To be done
Return verbatim the inclusive range of lines running from the line that contains "end_plate_back();" to the line that contains "depsgraph = bpy.context.evaluated_depsgraph_get()". Omit every other line.

Given entries
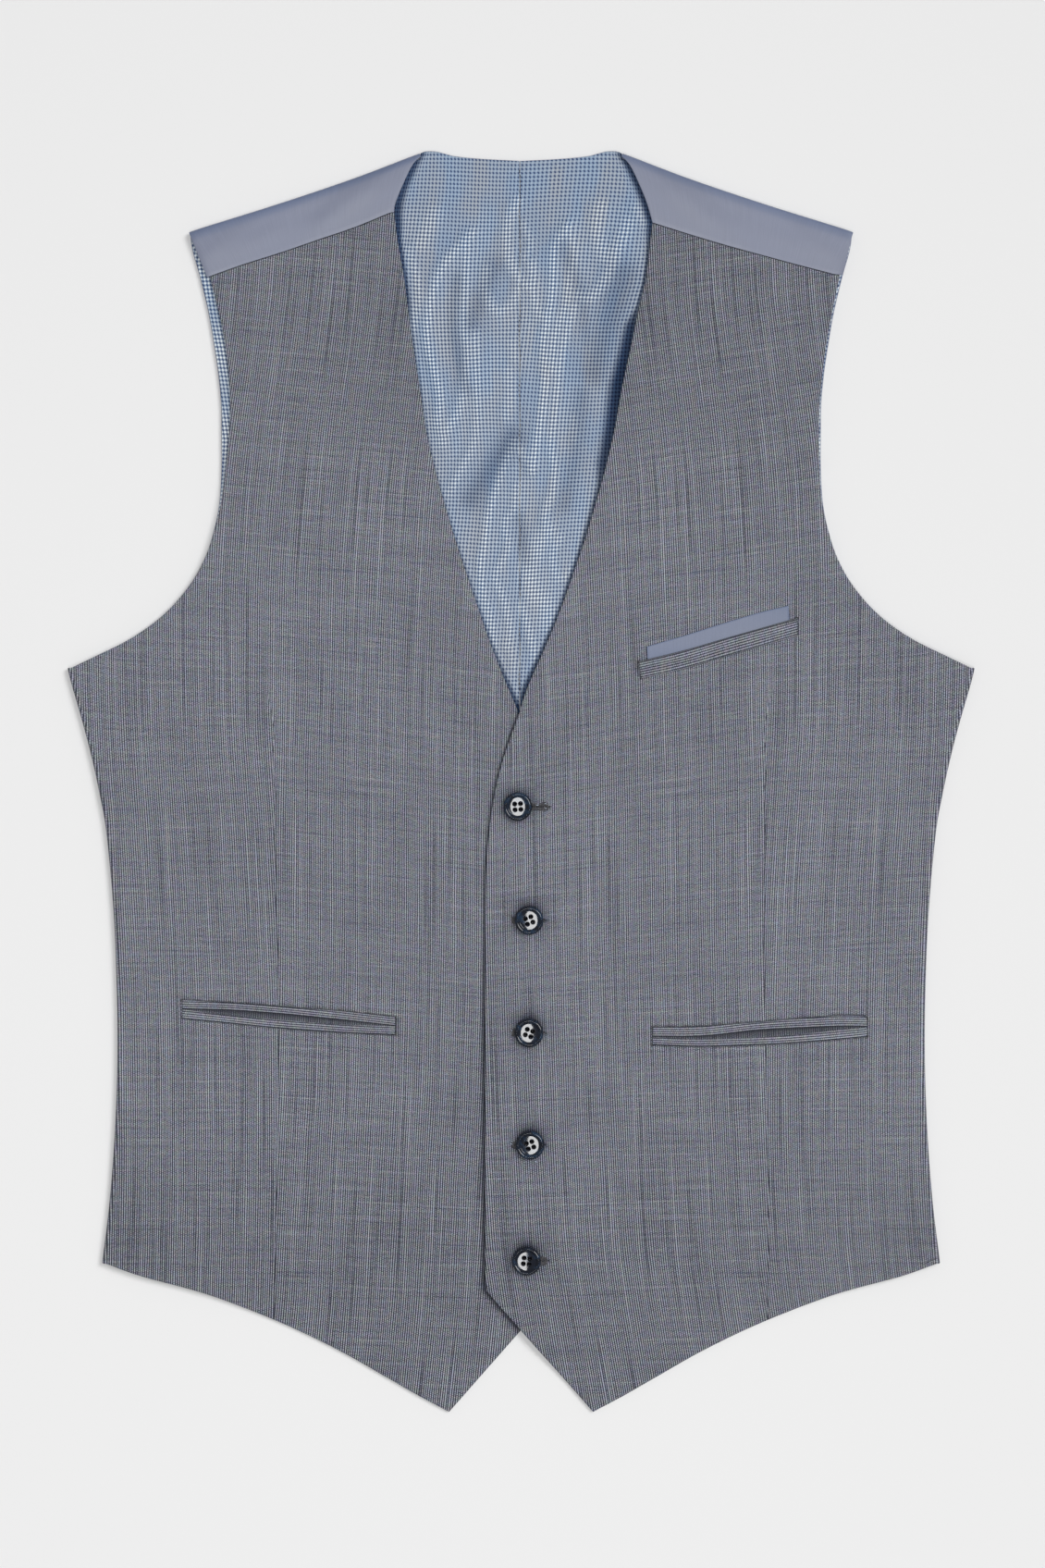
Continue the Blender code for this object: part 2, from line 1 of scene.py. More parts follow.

* * *

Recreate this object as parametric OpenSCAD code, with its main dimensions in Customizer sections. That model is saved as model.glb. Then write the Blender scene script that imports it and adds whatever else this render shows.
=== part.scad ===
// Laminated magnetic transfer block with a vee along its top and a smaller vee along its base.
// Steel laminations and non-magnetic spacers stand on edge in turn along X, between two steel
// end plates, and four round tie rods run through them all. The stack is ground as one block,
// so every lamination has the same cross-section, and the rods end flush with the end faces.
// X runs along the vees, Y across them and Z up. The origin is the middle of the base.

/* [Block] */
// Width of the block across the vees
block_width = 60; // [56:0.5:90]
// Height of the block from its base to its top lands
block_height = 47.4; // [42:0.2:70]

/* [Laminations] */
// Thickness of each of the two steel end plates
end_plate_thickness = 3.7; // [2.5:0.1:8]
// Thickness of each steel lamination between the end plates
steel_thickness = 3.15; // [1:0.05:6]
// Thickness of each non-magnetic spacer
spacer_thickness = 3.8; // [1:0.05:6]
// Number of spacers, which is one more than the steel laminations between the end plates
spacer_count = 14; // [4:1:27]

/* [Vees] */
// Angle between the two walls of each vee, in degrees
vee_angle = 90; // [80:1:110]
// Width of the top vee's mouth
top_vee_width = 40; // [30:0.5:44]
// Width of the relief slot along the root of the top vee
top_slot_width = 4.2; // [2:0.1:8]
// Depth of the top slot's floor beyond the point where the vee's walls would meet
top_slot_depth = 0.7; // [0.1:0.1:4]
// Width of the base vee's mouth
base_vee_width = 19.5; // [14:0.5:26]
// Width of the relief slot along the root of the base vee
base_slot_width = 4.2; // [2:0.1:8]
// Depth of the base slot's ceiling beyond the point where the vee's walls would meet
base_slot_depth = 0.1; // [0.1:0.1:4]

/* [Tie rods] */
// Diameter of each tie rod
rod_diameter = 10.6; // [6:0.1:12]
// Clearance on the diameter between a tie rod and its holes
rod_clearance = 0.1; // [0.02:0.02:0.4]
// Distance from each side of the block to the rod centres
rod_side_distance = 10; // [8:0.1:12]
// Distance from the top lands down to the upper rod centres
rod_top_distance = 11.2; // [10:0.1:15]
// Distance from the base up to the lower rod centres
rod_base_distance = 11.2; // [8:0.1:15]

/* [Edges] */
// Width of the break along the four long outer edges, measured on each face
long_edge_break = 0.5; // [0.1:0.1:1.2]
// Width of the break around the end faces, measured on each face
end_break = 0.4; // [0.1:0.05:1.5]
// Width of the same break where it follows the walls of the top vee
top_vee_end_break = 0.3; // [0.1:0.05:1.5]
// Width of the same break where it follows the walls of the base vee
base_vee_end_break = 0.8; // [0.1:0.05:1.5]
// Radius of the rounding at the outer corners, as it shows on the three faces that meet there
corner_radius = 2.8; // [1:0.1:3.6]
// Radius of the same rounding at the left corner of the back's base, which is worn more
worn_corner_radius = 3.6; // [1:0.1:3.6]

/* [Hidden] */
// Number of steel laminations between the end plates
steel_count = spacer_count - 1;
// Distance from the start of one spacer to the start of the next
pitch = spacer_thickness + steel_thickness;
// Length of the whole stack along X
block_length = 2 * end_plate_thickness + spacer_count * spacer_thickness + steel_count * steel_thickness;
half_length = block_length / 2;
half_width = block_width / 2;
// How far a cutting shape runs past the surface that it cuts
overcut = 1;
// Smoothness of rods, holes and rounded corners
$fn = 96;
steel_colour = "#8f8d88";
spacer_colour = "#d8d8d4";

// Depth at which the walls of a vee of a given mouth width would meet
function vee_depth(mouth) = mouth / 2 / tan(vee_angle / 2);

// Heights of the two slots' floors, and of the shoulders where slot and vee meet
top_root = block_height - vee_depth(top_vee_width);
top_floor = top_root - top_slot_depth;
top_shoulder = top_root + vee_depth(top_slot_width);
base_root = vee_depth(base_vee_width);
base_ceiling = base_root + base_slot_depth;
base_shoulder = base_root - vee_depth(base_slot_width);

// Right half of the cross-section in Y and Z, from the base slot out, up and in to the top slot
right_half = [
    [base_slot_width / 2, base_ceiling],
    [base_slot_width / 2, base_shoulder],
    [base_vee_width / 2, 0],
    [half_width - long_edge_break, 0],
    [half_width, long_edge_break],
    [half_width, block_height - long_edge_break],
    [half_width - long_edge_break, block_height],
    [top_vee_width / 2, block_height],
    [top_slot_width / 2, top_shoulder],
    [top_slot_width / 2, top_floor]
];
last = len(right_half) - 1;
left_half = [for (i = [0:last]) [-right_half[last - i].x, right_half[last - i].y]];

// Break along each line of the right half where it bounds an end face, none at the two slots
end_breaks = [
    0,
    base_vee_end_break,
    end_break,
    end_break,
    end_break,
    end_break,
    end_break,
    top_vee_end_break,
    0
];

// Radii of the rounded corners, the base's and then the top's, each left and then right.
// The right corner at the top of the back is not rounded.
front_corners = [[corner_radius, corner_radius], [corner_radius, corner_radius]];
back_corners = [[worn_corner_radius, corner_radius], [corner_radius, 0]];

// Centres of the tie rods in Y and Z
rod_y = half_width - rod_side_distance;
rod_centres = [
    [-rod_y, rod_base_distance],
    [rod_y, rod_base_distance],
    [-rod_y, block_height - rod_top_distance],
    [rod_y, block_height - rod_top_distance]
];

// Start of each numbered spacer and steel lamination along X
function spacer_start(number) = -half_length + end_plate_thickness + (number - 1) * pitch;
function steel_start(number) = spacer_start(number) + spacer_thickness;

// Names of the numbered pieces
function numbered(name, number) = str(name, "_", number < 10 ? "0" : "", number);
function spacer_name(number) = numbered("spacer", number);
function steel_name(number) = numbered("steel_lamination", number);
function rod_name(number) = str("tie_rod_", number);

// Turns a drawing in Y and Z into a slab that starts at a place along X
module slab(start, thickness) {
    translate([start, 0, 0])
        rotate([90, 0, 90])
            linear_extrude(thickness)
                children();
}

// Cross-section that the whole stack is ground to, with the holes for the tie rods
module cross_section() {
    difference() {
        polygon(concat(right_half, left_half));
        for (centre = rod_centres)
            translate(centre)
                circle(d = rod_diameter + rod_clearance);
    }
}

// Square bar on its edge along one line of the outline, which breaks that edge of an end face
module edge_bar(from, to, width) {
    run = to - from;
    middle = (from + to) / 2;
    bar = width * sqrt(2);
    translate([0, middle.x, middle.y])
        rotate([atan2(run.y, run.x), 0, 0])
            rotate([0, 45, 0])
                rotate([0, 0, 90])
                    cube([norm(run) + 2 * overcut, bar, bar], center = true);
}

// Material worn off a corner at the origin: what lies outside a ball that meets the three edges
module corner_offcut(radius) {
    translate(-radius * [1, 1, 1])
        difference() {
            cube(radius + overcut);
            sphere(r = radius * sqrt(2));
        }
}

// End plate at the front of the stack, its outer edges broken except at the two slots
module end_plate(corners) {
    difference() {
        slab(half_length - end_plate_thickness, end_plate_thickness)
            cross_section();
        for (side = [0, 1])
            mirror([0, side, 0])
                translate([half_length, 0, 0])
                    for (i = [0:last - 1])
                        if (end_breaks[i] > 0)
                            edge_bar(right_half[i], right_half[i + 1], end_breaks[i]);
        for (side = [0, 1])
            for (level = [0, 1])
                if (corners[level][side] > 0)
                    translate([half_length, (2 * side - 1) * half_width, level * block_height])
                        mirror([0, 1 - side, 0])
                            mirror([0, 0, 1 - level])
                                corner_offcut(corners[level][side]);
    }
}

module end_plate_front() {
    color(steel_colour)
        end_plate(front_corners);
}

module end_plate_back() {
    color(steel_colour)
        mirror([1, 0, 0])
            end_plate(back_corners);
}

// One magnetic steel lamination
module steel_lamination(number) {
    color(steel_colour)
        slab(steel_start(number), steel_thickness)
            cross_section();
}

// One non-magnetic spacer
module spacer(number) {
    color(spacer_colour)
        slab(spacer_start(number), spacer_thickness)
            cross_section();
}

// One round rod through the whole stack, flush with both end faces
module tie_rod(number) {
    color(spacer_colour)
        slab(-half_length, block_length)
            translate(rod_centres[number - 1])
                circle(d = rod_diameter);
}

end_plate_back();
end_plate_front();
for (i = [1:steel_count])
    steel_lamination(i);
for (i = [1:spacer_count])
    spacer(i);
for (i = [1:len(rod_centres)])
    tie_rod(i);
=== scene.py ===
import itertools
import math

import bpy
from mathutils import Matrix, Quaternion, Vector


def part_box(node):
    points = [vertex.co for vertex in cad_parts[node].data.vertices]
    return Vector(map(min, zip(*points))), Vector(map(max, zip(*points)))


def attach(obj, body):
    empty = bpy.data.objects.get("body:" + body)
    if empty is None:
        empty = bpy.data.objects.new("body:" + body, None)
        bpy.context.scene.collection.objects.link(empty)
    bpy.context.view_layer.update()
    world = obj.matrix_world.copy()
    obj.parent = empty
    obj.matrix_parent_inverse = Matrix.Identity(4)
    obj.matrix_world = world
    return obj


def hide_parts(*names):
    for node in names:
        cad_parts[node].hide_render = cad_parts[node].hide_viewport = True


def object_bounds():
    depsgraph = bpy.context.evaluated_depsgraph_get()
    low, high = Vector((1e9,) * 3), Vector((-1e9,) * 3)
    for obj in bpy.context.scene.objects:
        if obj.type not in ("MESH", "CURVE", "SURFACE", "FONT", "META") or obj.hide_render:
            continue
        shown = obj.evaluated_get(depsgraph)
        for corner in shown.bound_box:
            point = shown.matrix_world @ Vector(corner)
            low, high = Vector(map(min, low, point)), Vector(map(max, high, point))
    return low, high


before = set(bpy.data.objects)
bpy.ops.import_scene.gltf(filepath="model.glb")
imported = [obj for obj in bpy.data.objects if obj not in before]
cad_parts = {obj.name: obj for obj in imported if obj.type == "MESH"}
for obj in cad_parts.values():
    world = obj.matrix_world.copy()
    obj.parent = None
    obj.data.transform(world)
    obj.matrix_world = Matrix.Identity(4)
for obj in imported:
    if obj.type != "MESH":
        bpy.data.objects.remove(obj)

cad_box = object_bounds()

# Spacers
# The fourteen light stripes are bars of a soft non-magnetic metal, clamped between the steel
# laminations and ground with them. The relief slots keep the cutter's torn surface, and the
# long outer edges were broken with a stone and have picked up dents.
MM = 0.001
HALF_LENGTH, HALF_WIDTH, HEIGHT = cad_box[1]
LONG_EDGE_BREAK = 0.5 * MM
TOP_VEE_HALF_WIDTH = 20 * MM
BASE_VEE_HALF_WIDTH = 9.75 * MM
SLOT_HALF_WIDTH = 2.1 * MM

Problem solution
end_plate_back();
end_plate_front();
for (i = [1:steel_count])
    steel_lamination(i);
for (i = [1:spacer_count])
    spacer(i);
for (i = [1:len(rod_centres)])
    tie_rod(i);
=== scene.py ===
import itertools
import math

import bpy
from mathutils import Matrix, Quaternion, Vector


def part_box(node):
    points = [vertex.co for vertex in cad_parts[node].data.vertices]
    return Vector(map(min, zip(*points))), Vector(map(max, zip(*points)))


def attach(obj, body):
    empty = bpy.data.objects.get("body:" + body)
    if empty is None:
        empty = bpy.data.objects.new("body:" + body, None)
        bpy.context.scene.collection.objects.link(empty)
    bpy.context.view_layer.update()
    world = obj.matrix_world.copy()
    obj.parent = empty
    obj.matrix_parent_inverse = Matrix.Identity(4)
    obj.matrix_world = world
    return obj


def hide_parts(*names):
    for node in names:
        cad_parts[node].hide_render = cad_parts[node].hide_viewport = True


def object_bounds():
    depsgraph = bpy.context.evaluated_depsgraph_get()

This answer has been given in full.